On Mars, the colors of the sunset are reversed from what we're used to seeing on Earth.
Sunset at Gusev Crater: The Sun sinks below the horizon,
as captured by NASA's Spirit Mars rover in 2005.
On Earth, we're accustomed to blue skies and warm colors around the sunset. But on Mars, the sky is warm colored, and the thin atmosphere is tinged blue around the setting sun.
According to NASA,
"Just as colors are made more dramatic in sunsets on Earth, Martian sunsets would appear bluish to human observers watching from the red planet. Fine dust makes the blue near the Sun's part of the sky much more prominent, while normal daylight makes the Red Planet's familiar rusty dust color more prominent.

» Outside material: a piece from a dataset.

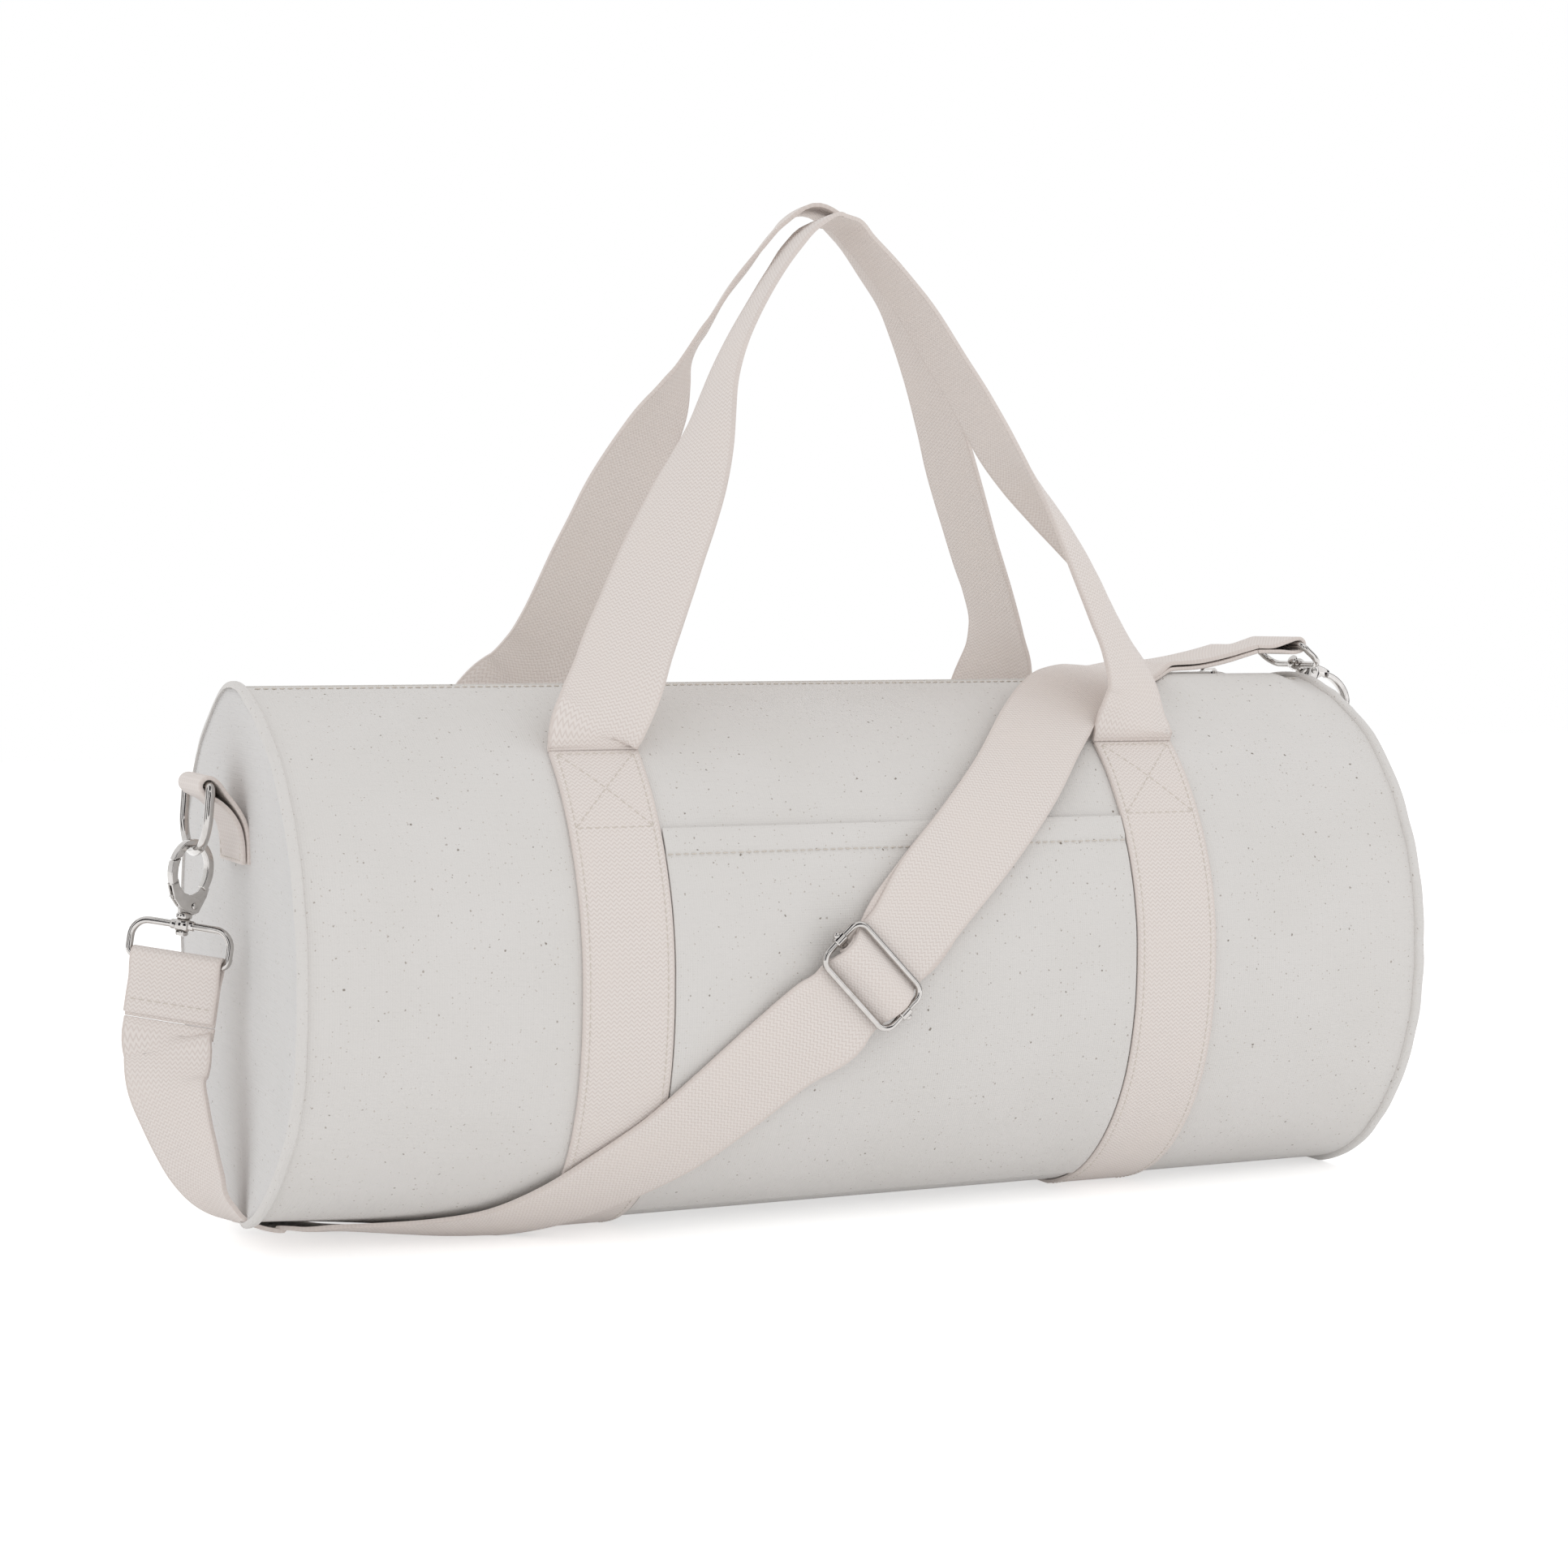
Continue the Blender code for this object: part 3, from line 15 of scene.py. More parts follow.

"The colors come from the fact that the very fine dust is the right size so that blue light penetrates the atmosphere slightly more efficiently," said Mark Lemmon of Texas A&M University, College Station, a science team member of the Curiosity rover mission. "When the blue light scatters off the dust, it stays closer to the direction of the Sun than light of other colors does. The rest of the sky is yellow to orange, as yellow and red light scatter all over the sky instead of being absorbed or staying close to the Sun."
2 comments:
...and if you were on Tatooine, you would see a binary sunset. ;)
Those Rover missions are amazing. But also makes me appreciate the lushness of Earth!